→ What you will do
Give all of the lines again, with nothing added or dropped.

= = =

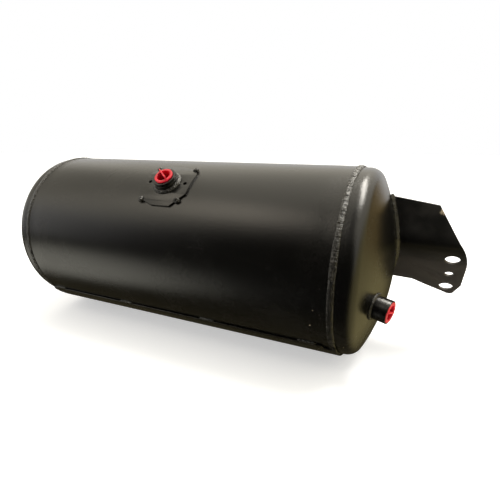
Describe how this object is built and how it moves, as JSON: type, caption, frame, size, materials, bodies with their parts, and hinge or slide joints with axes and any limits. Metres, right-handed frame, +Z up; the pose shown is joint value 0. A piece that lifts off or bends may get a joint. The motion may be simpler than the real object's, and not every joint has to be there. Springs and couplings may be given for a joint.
{
  "type": "horizontal pressure tank",
  "caption": "Horizontal welded steel pressure tank with dished ends, capped ports on its flank and end, a bent end bracket with bolt holes and a rolled cradle plate on a foot bar.",
  "frame": {"origin": "middle of the foot bar's underside, on the floor under the middle of the shell", "axes": "+X along the tank towards the bracket, +Z up, -Y the side the ports face"},
  "size_m": [0.8227, 0.307, 0.3139],
  "materials": {
    "black_paint": "semi-gloss black powder coat over steel, with a fine orange peel",
    "red_plastic": "moulded red polyethylene, slightly glossy"
  },
  "bodies": {
    "root": {"bracket_weld_back": "black_paint", "bracket_weld_front": "black_paint", "cradle": "black_paint", "cradle_welds_back": "black_paint", "cradle_welds_front": "black_paint", "end_boss": "black_paint", "end_boss_weld": "black_paint", "end_bracket": "black_paint", "end_plug": "red_plastic", "foot_bar": "black_paint", "foot_weld_back": "black_paint", "foot_weld_front": "black_paint", "left_girth_weld": "black_paint", "left_head": "black_paint", "plate_tack_back_left": "black_paint", "plate_tack_back_right": "black_paint", "plate_tack_front_left": "black_paint", "plate_tack_front_right": "black_paint", "port_boss": "black_paint", "port_boss_weld": "black_paint", "port_plate": "black_paint", "port_plug": "red_plastic", "right_girth_weld": "black_paint", "right_head": "black_paint", "seam_weld": "black_paint", "shell": "black_paint"}
  },
  "joints": []
}
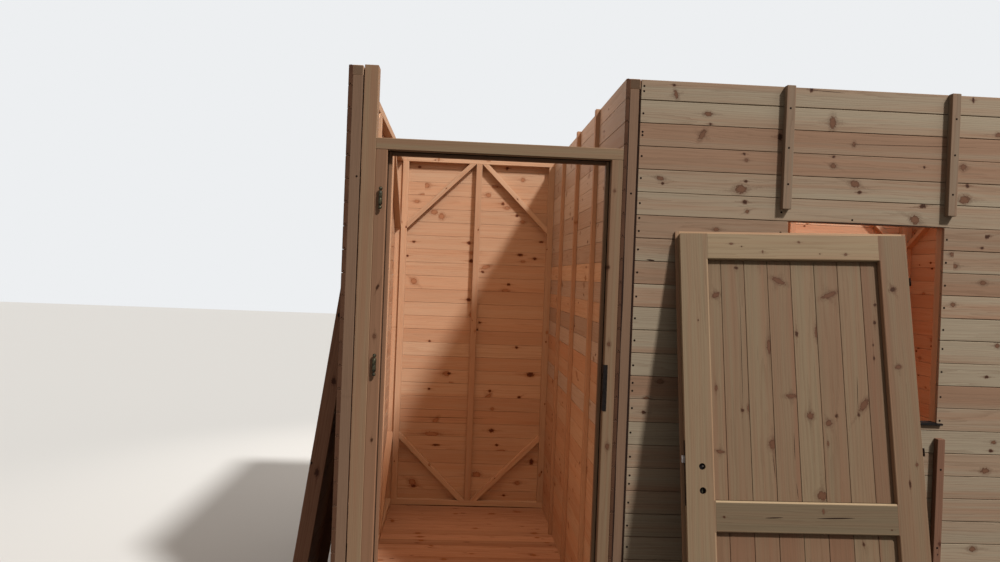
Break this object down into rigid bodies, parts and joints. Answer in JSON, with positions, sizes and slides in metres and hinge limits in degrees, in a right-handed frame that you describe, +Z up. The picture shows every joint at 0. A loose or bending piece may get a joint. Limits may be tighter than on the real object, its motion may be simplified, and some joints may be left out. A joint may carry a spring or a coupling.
{
  "type": "garden house",
  "caption": "Roofless timber garden house of framed board panels with a narrow doorway room, a main room with a window opening, and its door leaf leant on the front.",
  "frame": {"origin": "on the ground under the middle of the walls' plan", "axes": "+X to the right along the front, +Y from the front to the back, +Z up"},
  "size_m": [3.8975, 2.916, 2.528],
  "materials": {
    "wall_boards": "weathered softwood boards outside, fresh pink-brown wood inside",
    "stud_timber": "sawn softwood, satin",
    "batten_timber": "sawn softwood, matte",
    "frame_timber": "planed softwood, matte",
    "floor_timber": "planed softwood boards, matte",
    "leaf_timber": "planed softwood, matte",
    "spare_timber": "dark stained softwood, matte",
    "hinge_iron": "dark bronzed iron",
    "lock_steel": "zinc-plated steel",
    "sill_metal": "dark painted sheet metal"
  },
  "bodies": {
    "root": {"annex_back_boards": "wall_boards", "annex_back_braces": "stud_timber", "annex_back_plates": "stud_timber", "annex_back_studs": "stud_timber", "door_head": "frame_timber", "door_jambs": "frame_timber", "door_sill": "frame_timber", "floor_boards": "floor_timber", "floor_joists": "floor_timber", "floor_sleepers": "floor_timber", "front_post": "frame_timber", "front_wall_battens": "batten_timber", "front_wall_boards": "wall_boards", "front_wall_braces": "stud_timber", "front_wall_plates": "stud_timber", "front_wall_studs": "stud_timber", "hinges": "hinge_iron", "leaf_boards": "leaf_timber", "leaf_lock": "lock_steel", "leaf_rails": "leaf_timber", "leaf_stiles": "leaf_timber", "left_wall_boards": "wall_boards", "left_wall_braces": "stud_timber", "left_wall_plates": "stud_timber", "left_wall_studs": "stud_timber", "main_back_boards": "wall_boards", "main_back_braces": "stud_timber", "main_back_plates": "stud_timber", "main_back_studs": "stud_timber", "outer_battens": "batten_timber", "partition_battens": "batten_timber", "partition_boards": "wall_boards", "partition_braces": "stud_timber", "partition_plates": "stud_timber", "partition_studs": "stud_timber", "right_wall_boards": "wall_boards", "right_wall_braces": "stud_timber", "right_wall_plates": "stud_timber", "right_wall_studs": "stud_timber", "spare_boards": "spare_timber", "spare_ends": "spare_timber", "spare_sides": "spare_timber", "strike_plate": "lock_steel", "window_rails": "stud_timber", "window_sill": "sill_metal"}
  },
  "joints": []
}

= = =

→ Exercise output
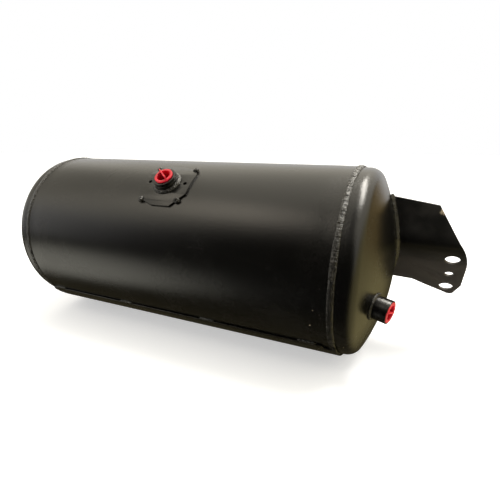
Describe how this object is built and how it moves, as JSON: type, caption, frame, size, materials, bodies with their parts, and hinge or slide joints with axes and any limits. Metres, right-handed frame, +Z up; the pose shown is joint value 0. A piece that lifts off or bends may get a joint. The motion may be simpler than the real object's, and not every joint has to be there. Springs and couplings may be given for a joint.
{
  "type": "horizontal pressure tank",
  "caption": "Horizontal welded steel pressure tank with dished ends, capped ports on its flank and end, a bent end bracket with bolt holes and a rolled cradle plate on a foot bar.",
  "frame": {"origin": "middle of the foot bar's underside, on the floor under the middle of the shell", "axes": "+X along the tank towards the bracket, +Z up, -Y the side the ports face"},
  "size_m": [0.8227, 0.307, 0.3139],
  "materials": {
    "black_paint": "semi-gloss black powder coat over steel, with a fine orange peel",
    "red_plastic": "moulded red polyethylene, slightly glossy"
  },
  "bodies": {
    "root": {"bracket_weld_back": "black_paint", "bracket_weld_front": "black_paint", "cradle": "black_paint", "cradle_welds_back": "black_paint", "cradle_welds_front": "black_paint", "end_boss": "black_paint", "end_boss_weld": "black_paint", "end_bracket": "black_paint", "end_plug": "red_plastic", "foot_bar": "black_paint", "foot_weld_back": "black_paint", "foot_weld_front": "black_paint", "left_girth_weld": "black_paint", "left_head": "black_paint", "plate_tack_back_left": "black_paint", "plate_tack_back_right": "black_paint", "plate_tack_front_left": "black_paint", "plate_tack_front_right": "black_paint", "port_boss": "black_paint", "port_boss_weld": "black_paint", "port_plate": "black_paint", "port_plug": "red_plastic", "right_girth_weld": "black_paint", "right_head": "black_paint", "seam_weld": "black_paint", "shell": "black_paint"}
  },
  "joints": []
}
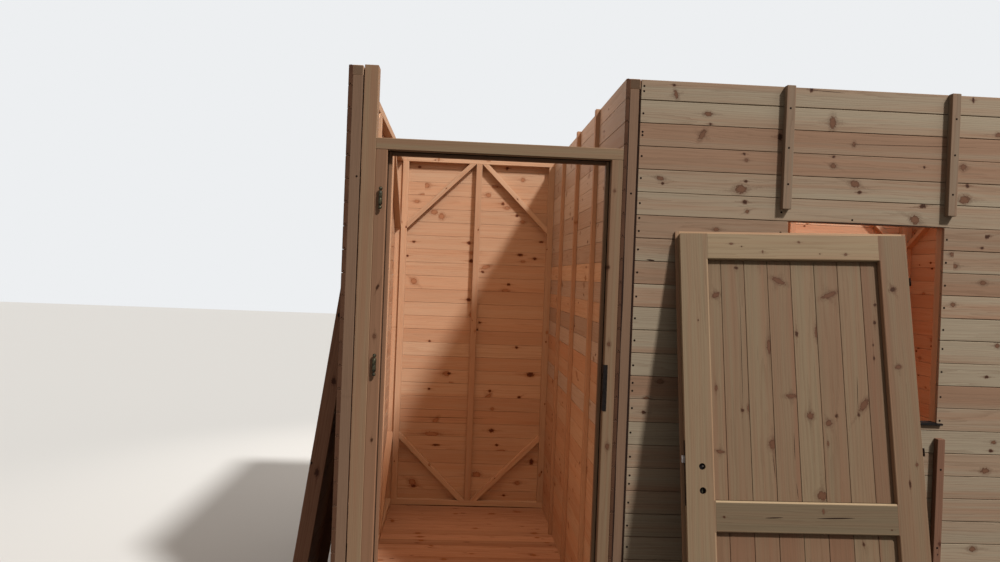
Break this object down into rigid bodies, parts and joints. Answer in JSON, with positions, sizes and slides in metres and hinge limits in degrees, in a right-handed frame that you describe, +Z up. The picture shows every joint at 0. A loose or bending piece may get a joint. Limits may be tighter than on the real object, its motion may be simplified, and some joints may be left out. A joint may carry a spring or a coupling.
{
  "type": "garden house",
  "caption": "Roofless timber garden house of framed board panels with a narrow doorway room, a main room with a window opening, and its door leaf leant on the front.",
  "frame": {"origin": "on the ground under the middle of the walls' plan", "axes": "+X to the right along the front, +Y from the front to the back, +Z up"},
  "size_m": [3.8975, 2.916, 2.528],
  "materials": {
    "wall_boards": "weathered softwood boards outside, fresh pink-brown wood inside",
    "stud_timber": "sawn softwood, satin",
    "batten_timber": "sawn softwood, matte",
    "frame_timber": "planed softwood, matte",
    "floor_timber": "planed softwood boards, matte",
    "leaf_timber": "planed softwood, matte",
    "spare_timber": "dark stained softwood, matte",
    "hinge_iron": "dark bronzed iron",
    "lock_steel": "zinc-plated steel",
    "sill_metal": "dark painted sheet metal"
  },
  "bodies": {
    "root": {"annex_back_boards": "wall_boards", "annex_back_braces": "stud_timber", "annex_back_plates": "stud_timber", "annex_back_studs": "stud_timber", "door_head": "frame_timber", "door_jambs": "frame_timber", "door_sill": "frame_timber", "floor_boards": "floor_timber", "floor_joists": "floor_timber", "floor_sleepers": "floor_timber", "front_post": "frame_timber", "front_wall_battens": "batten_timber", "front_wall_boards": "wall_boards", "front_wall_braces": "stud_timber", "front_wall_plates": "stud_timber", "front_wall_studs": "stud_timber", "hinges": "hinge_iron", "leaf_boards": "leaf_timber", "leaf_lock": "lock_steel", "leaf_rails": "leaf_timber", "leaf_stiles": "leaf_timber", "left_wall_boards": "wall_boards", "left_wall_braces": "stud_timber", "left_wall_plates": "stud_timber", "left_wall_studs": "stud_timber", "main_back_boards": "wall_boards", "main_back_braces": "stud_timber", "main_back_plates": "stud_timber", "main_back_studs": "stud_timber", "outer_battens": "batten_timber", "partition_battens": "batten_timber", "partition_boards": "wall_boards", "partition_braces": "stud_timber", "partition_plates": "stud_timber", "partition_studs": "stud_timber", "right_wall_boards": "wall_boards", "right_wall_braces": "stud_timber", "right_wall_plates": "stud_timber", "right_wall_studs": "stud_timber", "spare_boards": "spare_timber", "spare_ends": "spare_timber", "spare_sides": "spare_timber", "strike_plate": "lock_steel", "window_rails": "stud_timber", "window_sill": "sill_metal"}
  },
  "joints": []
}